Given information:
|---|

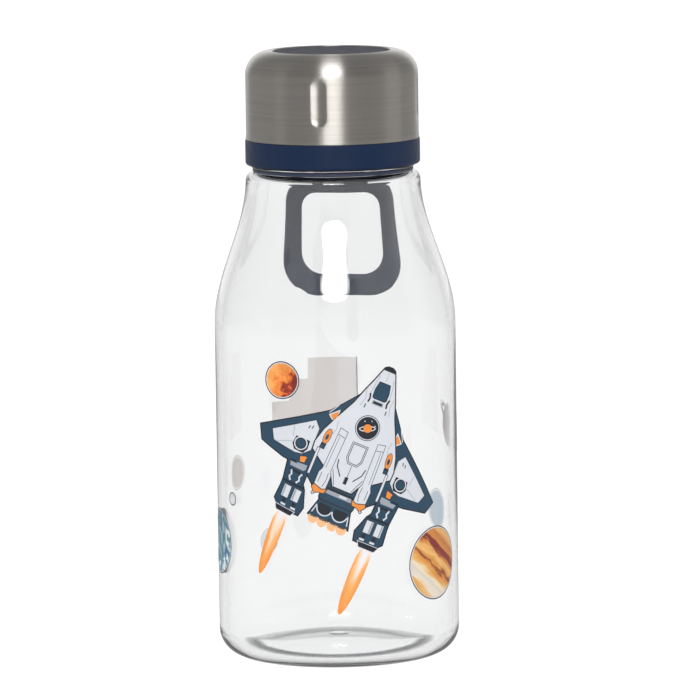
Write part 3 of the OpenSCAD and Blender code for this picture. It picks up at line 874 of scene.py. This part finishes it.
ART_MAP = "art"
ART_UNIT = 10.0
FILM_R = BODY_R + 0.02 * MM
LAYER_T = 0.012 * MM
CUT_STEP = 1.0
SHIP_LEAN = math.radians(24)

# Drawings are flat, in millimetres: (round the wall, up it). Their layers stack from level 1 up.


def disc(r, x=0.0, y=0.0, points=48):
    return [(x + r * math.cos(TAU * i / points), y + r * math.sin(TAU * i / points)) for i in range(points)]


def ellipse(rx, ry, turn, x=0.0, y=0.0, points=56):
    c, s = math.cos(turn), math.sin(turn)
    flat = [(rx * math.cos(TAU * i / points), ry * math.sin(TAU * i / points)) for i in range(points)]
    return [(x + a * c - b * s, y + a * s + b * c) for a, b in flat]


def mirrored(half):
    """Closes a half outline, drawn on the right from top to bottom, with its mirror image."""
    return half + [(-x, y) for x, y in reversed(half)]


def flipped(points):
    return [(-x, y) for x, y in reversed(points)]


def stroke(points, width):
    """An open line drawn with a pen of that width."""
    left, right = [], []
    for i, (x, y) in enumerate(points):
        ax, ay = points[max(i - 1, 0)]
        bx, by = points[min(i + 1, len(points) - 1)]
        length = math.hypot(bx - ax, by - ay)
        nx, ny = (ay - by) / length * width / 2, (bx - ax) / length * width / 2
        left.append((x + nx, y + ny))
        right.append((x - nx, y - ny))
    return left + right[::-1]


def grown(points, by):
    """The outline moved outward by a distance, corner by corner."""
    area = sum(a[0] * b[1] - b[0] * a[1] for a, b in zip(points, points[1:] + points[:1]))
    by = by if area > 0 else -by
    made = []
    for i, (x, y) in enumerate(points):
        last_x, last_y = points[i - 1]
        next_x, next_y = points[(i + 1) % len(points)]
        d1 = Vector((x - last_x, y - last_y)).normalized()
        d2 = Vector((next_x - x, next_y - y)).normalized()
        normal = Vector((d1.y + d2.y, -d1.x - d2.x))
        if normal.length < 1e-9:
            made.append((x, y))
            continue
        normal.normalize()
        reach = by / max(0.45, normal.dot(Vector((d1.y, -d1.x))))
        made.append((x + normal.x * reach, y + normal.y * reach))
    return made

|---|

Aim:
All lines from the beginning of the material above through the one with "# Drawings are" need to be returned exactly; please return those and only those.

Answer to this problem:
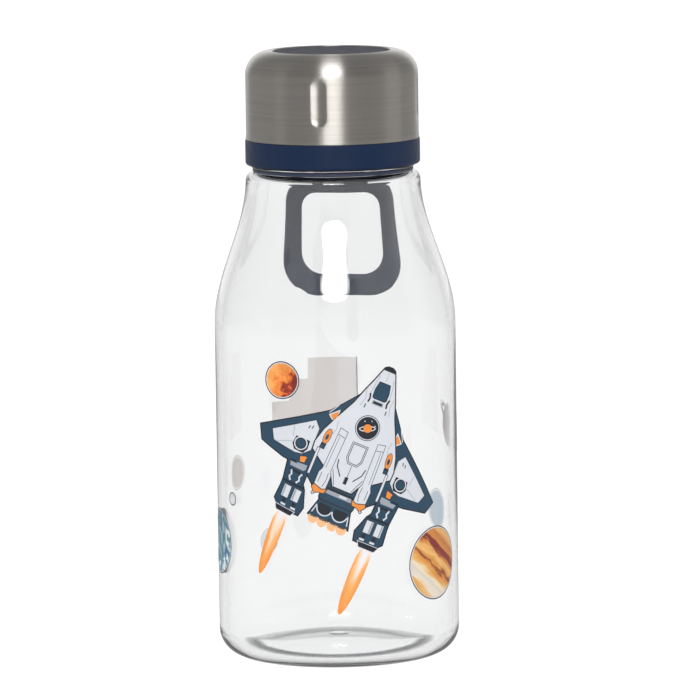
Write part 3 of the OpenSCAD and Blender code for this picture. It picks up at line 874 of scene.py. This part finishes it.
ART_MAP = "art"
ART_UNIT = 10.0
FILM_R = BODY_R + 0.02 * MM
LAYER_T = 0.012 * MM
CUT_STEP = 1.0
SHIP_LEAN = math.radians(24)

# Drawings are flat, in millimetres: (round the wall, up it). Their layers stack from level 1 up.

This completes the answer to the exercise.